Sometimes it is convinient to trade a natrual number graded algebra as an integer graded algebra by taking negative grade to be $\{0\}$. This is implemented at [src/grading/nat_to_int.lean](src/module_localisation/nat_to_int.lean). We want this because we want to shift a grading by an arbitrary $m\in\mathbb Z$.

## Graded modules and twisting

Given a graded ring $A\cong\bigoplus_i A_i$, an $A$-module $M\cong\bigoplus_j M_j$ is said to be graded if $a_i\cdot m_j\in M_{i+j}$ for all $a_i\in A_i$ and $m_j\in M_j$. Given a graded $A$-module $M$, we can twist $M$ by $j$ to give another graded $A$-module where the $i$-th grade component $M'_j$ is defined as $M_{i+j}$ . To verify this is a graded module with respect to this new grading, one needs to verify that $M\cong\bigoplus_i M'_i$ and this grading respects scalar multiplication.
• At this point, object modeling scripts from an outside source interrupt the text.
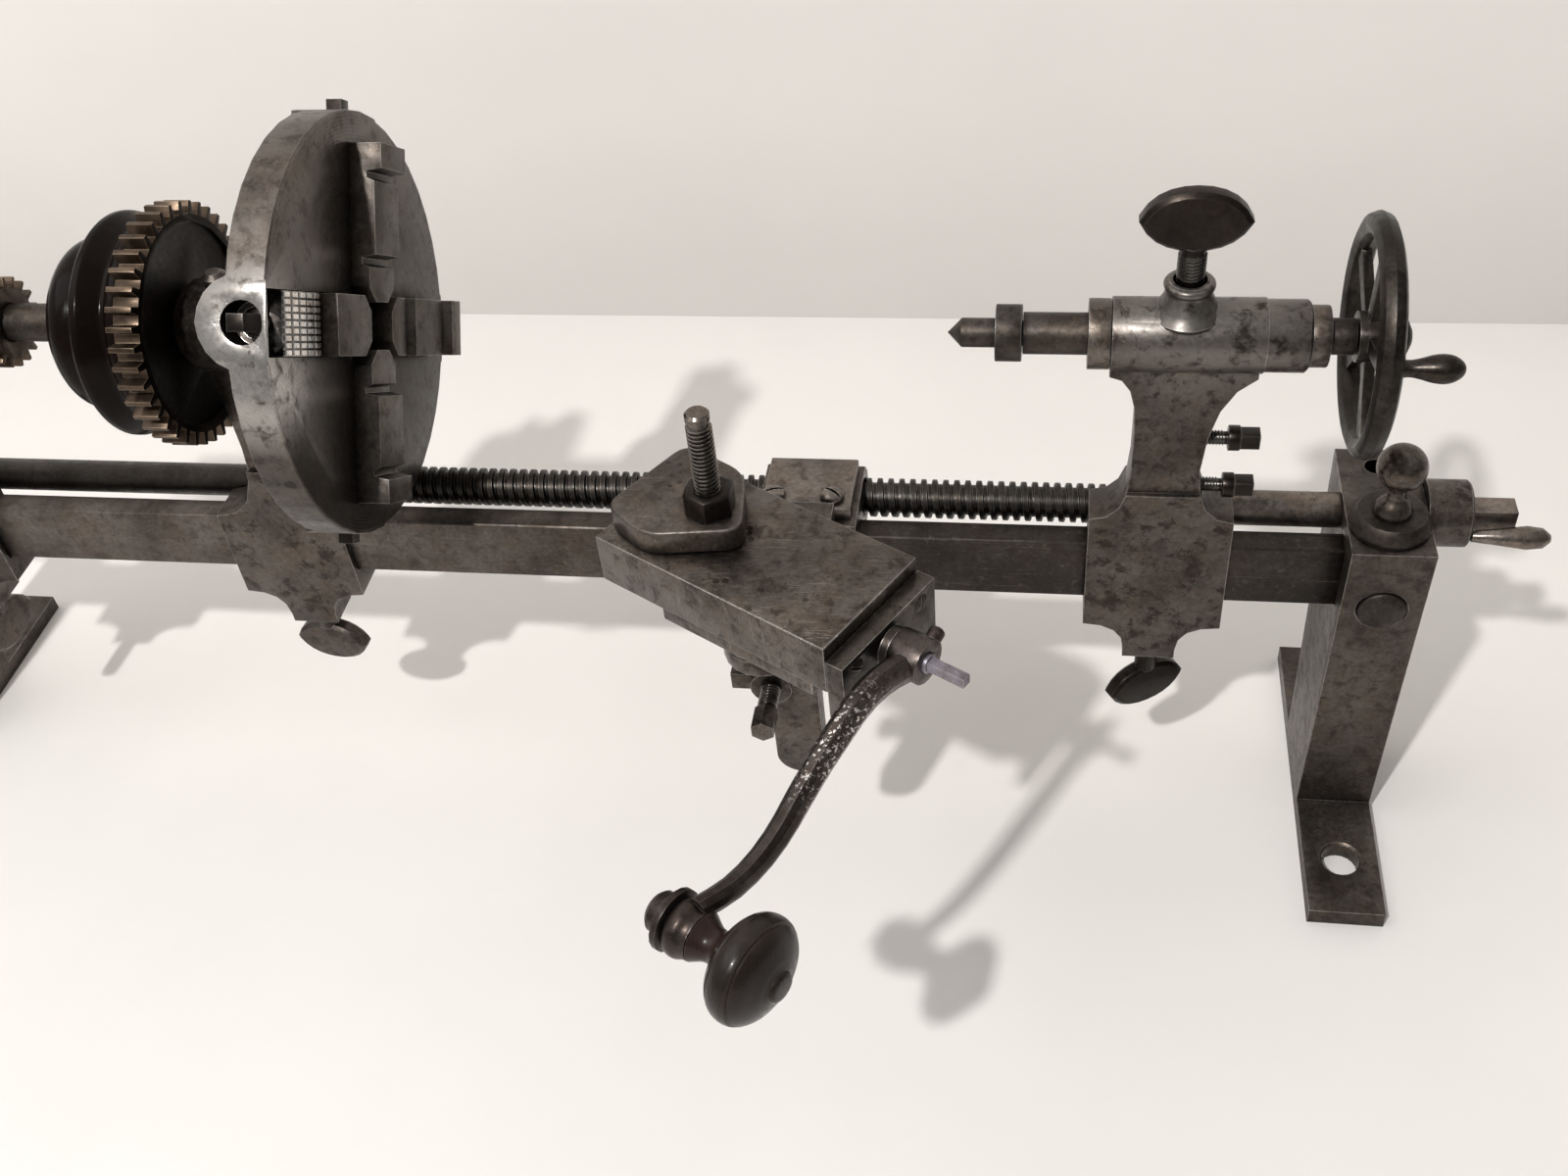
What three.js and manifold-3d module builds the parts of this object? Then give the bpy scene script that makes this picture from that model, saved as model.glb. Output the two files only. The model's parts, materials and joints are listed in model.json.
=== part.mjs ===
// Bar-bed lathe: flat bar on two footed legs, headstock with cone pulley, gears and a four-jaw chuck,
// lead screw, carriage with a swivelling slide rest and crank, and a tailstock with a handwheel.
// Millimetres, +Z up. X runs along the bed towards the tailstock and Y away from the operator.
// The origin lies on the table, under the spindle axis and midway across the left foot.
import * as THREE from 'three'
import { mergeVertices } from 'three/addons/utils/BufferGeometryUtils.js'
import Module from 'manifold-3d'

const wasm = await Module()
wasm.setup()

// Fits and facets
const seatGap = 0.3
const runGap = 0.3
const cutOverrun = 2
const edgeBreak = 0.7
const largeSides = 40
const mediumSides = 20
const smallSides = 12
const hexSides = 6
const ringSteps = 8
const cornerSteps = 4

// Bed: spindle height, bar and legs
const spindleHeight = 220
const legSpan = 606.7
const legWidth = 27.4
const barWidth = 9.9
const barHeight = 25.6
const barDrop = 84.8
const legTopDrop = 76.5
const legTopFront = 15.5
const legTopBack = 41
const legFootFront = 8.5
const legFootBack = 31
const footFront = 61.5
const footBack = 75.5
const footThickness = 7.2
const footHoleRadius = 6.9
const footHoleBreak = 1
const frontFootHole = 36.6
const backFootHole = 50.6
const mortiseWall = 5
const legPinHoleRadius = 4
const legPinHoleDepth = 12
const legPinHoleBack = 31.4
const legScrewDrop = 103
const legScrewHeadRadius = 8.5
const legScrewHeadHeight = 3.2
const legScrewRadius = 4
const legScrewLength = 7.5
const legScrewSeatDepth = 2
const legScrewDomeShares = [[0, 1], [0.25, 1], [0.7, 0.75], [0.95, 0.4], [1, 0]]

// Ball-headed lock knob and its collar
const lockCollarRadius = 13.6
const lockCollarTopRadius = 11.3
const lockCollarHeight = 6.2
const lockCollarShares = [[0, 0], [0.25, 0], [0.7, 0.5], [1, 1]]
const lockScrewRadius = 4
const lockDomeRadius = 6.5
const lockDomeHeight = 6
const lockDomeShares = [[0, 1], [0.6, 0.8]]
const lockNeckRadius = 3.4
const lockNeckHeight = 4.9
const lockBallRadius = 8.2

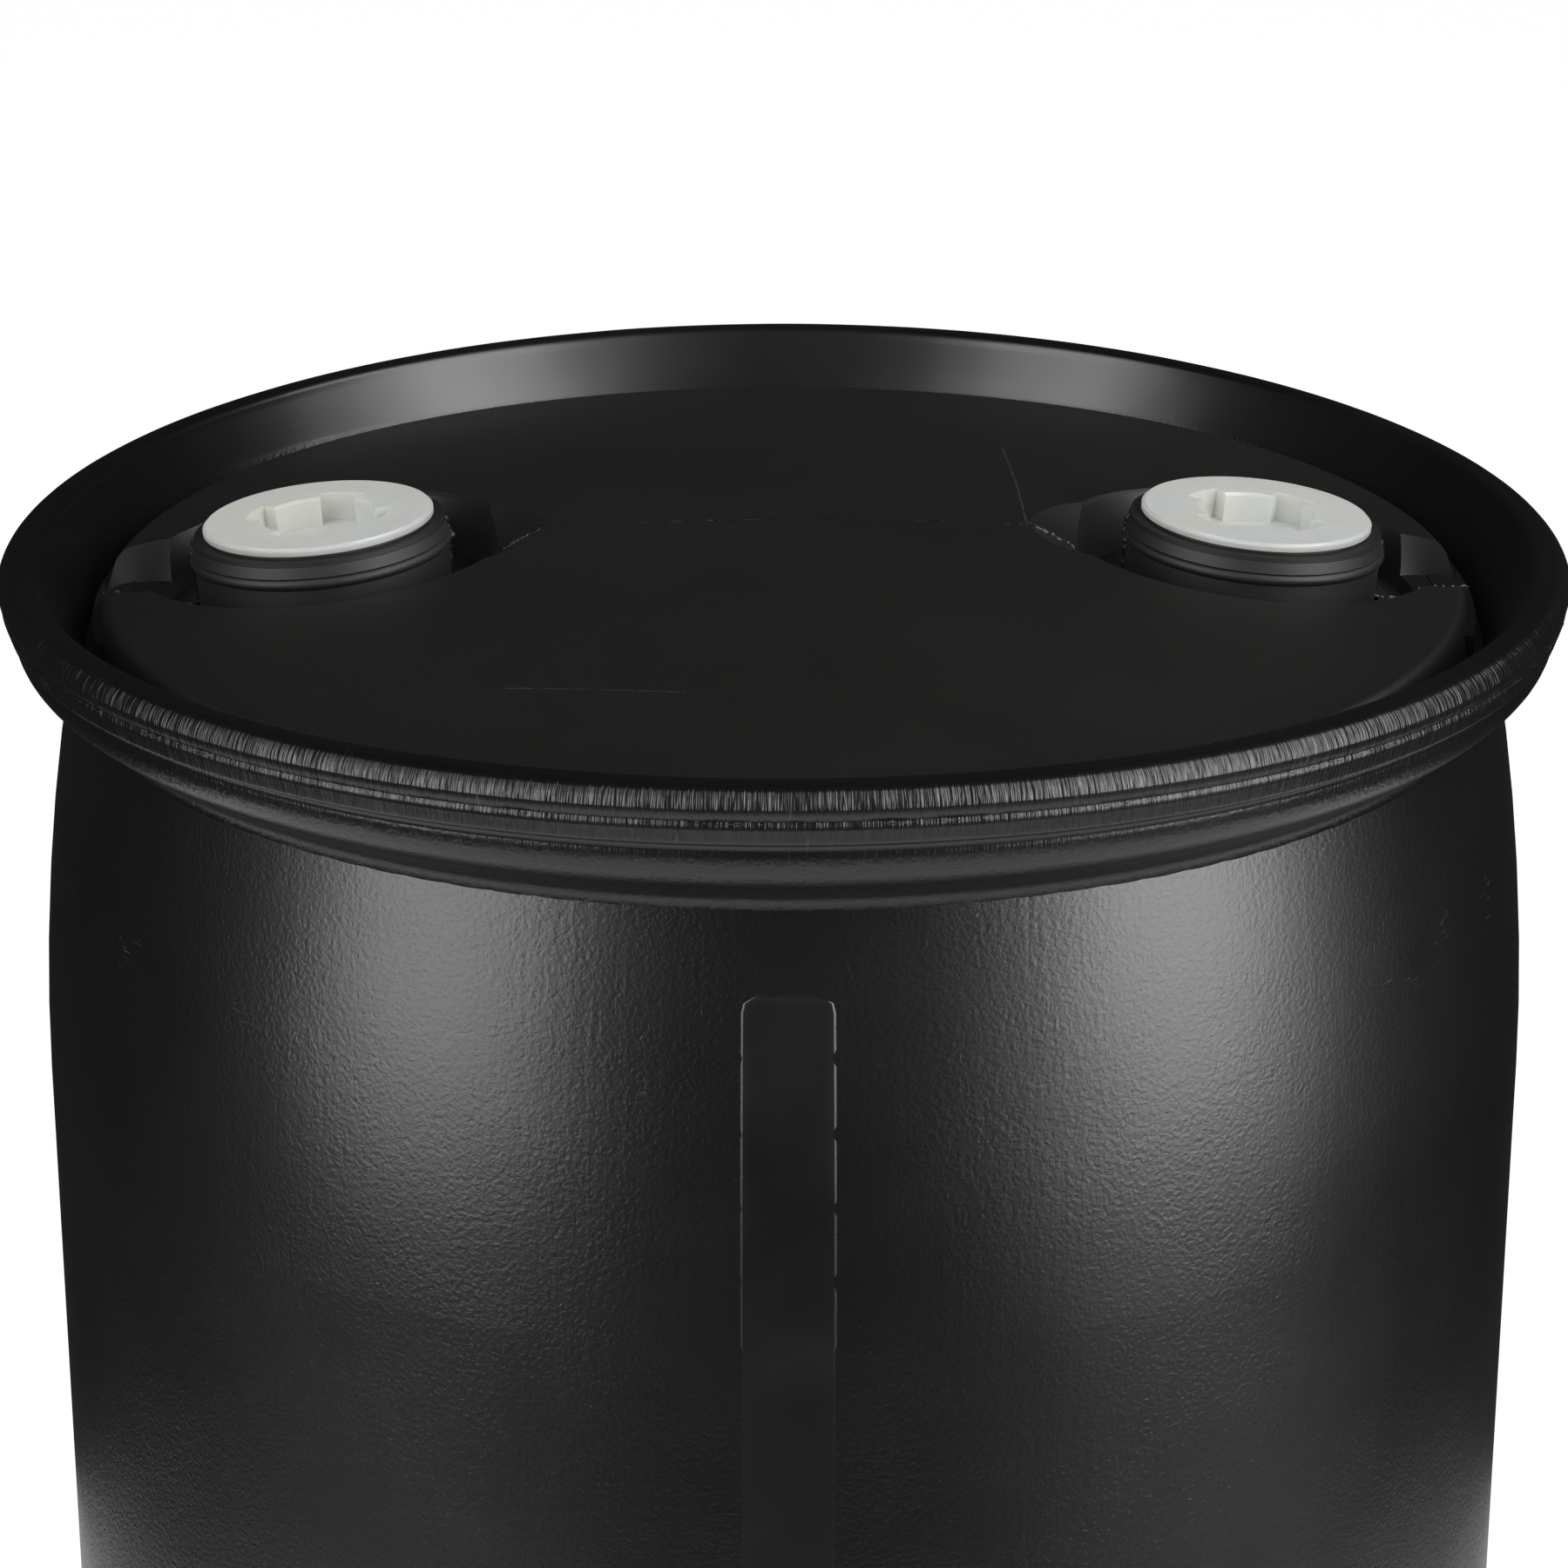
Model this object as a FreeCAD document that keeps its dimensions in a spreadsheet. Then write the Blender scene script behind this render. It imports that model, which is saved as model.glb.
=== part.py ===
import FreeCAD
import Part
import os
import Sketcher

# A closed-head plastic drum: a hollow moulded shell with two threaded necks, a handling
# ring fused to its top corner and one to its bottom corner, and two screw plugs with
# their gaskets. Millimetres, +Z up, origin at the centre of the face it stands on.

DOC = FreeCAD.newDocument("closed_head_drum")
SHEET_NAME = "Dims"
SHEET = DOC.addObject("Spreadsheet::Sheet", SHEET_NAME)

DIMENSIONS = {
    # whole drum
    "drum_height": 737.0,
    "body_radius": 232.0,
    "wall": 3.2,
    "shoulder_length": 165.0,
    "waist_radius": 219.6,
    "waist_depth": 37.5,
    # head and bottom, as depths from the plane of the ring next to them
    "dome_radius": 205.0,
    "dome_edge_depth": 13.0,
    "dome_centre_depth": -2.0,
    "bottom_centre_depth": 22.0,
    "edge_round": 4.0,
    "edge_foot_radius": 210.0,
    "edge_foot_depth": 27.0,
    "moat_radius": 211.5,
    "moat_depth": 29.0,
    "corner_radius": 214.5,
    # handling ring
    "ring_radius": 240.0,
    "bead_depth": 5.4,
    "groove_depth": 9.3,
    "groove_radius": 238.6,
    "band_radius": 239.1,
    "band_depth": 10.4,
    "band_low_radius": 237.5,
    "band_low_depth": 15.4,
    "under_radius": 236.0,
    "under_depth": 17.0,
    "crest_outer": 235.2,
    "crest_inner": 230.2,
    "lip_radius": 228.0,
    "lip_depth": 2.4,
    "lip_curve": 3.2,
    "crest_curve": 7.6,
    "bead_curve": 9.0,
    "band_curve": 2.6,
    "under_curve": 13.8,
    "belly_radius": 229.8,
    "belly_depth": 29.5,
    "belly_curve": 74.0,
    # necks, in a frame with its origin on the rim's centre and +Z out of the drum
    "bung_offset": 144.2,
    "bung_shift": 1.2,
    "neck_tilt": 4.6,
    "rim_rise": 1.1,
    "rim_radius": 38.6,
    "rim_step": 1.4,
    "neck_top_radius": 39.0,
    "neck_cone_radius": 39.9,
    "neck_cone_bottom": 4.7,
    "neck_wall_radius": 39.2,
    "neck_bead_top": 5.0,
    "neck_bead_bottom": 8.6,
    "neck_bead_curve": 1.9,
    "bore_radius": 29.6,
    "neck_length": 27.0,
    "bore_lip": 1.2,
    "bore_cut_radius": 38.4,
    # pocket that each neck stands in
    "pocket_floor": 22.2,
    "pocket_floor_radius": 49.0,
    "pocket_wall_radius": 57.0,
    "pocket_wall_height": 14.4,
    "pocket_wall_curve": 26.0,
    "pocket_mouth_radius": 62.0,
    "pocket_mouth_height": 19.0,
    "pocket_top": 30.0,
    # bowl on an upright axis that opens each pocket towards the moat
    "outlet_offset": 196.0,
    "outlet_depth": 21.4,
    "outlet_floor_radius": 14.0,
    "outlet_mouth_radius": 30.0,
    "outlet_mouth_depth": 9.0,
    # bowl on an upright axis that draws each pocket out to a tip towards the centre
    "valley_offset": 110.0,
    "valley_depth": 17.0,
    "valley_floor_radius": 5.0,
    "valley_mouth_radius": 37.0,
    "valley_mouth_depth": -1.0,
    # ledge across the moat beside each neck
    "ledge_depth": 21.0,
    "ledge_outer_radius": 212.2,
    "ledge_angle": 26.0,
    # thread, the same pitch inside the neck and on the plug
    "thread_pitch": 5.08,
    "thread_depth": 2.2,
    "thread_root": 2.6,
    "thread_crest": 1.2,
    "thread_bury": 0.3,
    "neck_thread_start": 3.4,
    "neck_thread_length": 17.8,
    # plug, in the neck's frame
    "plug_radius": 35.5,
    "flange_thickness": 2.4,
    "flange_round": 0.9,
    "shank_radius": 27.0,
    "shank_length": 22.0,
    "plug_thread_length": 12.7,
    "socket_radius": 17.2,
    "socket_notch_radius": 22.2,
    "socket_notch_angle": 39.0,
    "socket_notch_overlap": 1.0,
    "socket_depth": 9.0,
    "socket_floor": 3.0,
    "cup_radius": 23.6,
    "left_plug_turn": 73.0,
    "right_plug_turn": 47.0,
    "socket_mouth_chamfer": 0.8,
    # gasket
    "gasket_thickness": 1.0,
    "gasket_inner": 29.9,
    "gasket_outer": 34.6,
}
NOTCHES = 4
FULL_TURN = 360.0
HALF_TURN = 180.0
HALF_PITCH = 0.5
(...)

These are defined in [src/grading/graded_module.lean](src/grading/graded_module.lean).

## $\tilde{M}$

So given a commutative ring $R$ and $R$-module $M$, we can define a sheaf of abelian group $\tilde{M}$ on $\mathrm{Spec} R$ by asking

$$

U\mapsto \prod_{p\in U}M_p.

$$

Then this is a $\mathrm{Spec} R$-module. This is defined in [src/MSpec/basic.lean](src/MSpec/basic.lean). I called this `MSpec` for **module on spec**.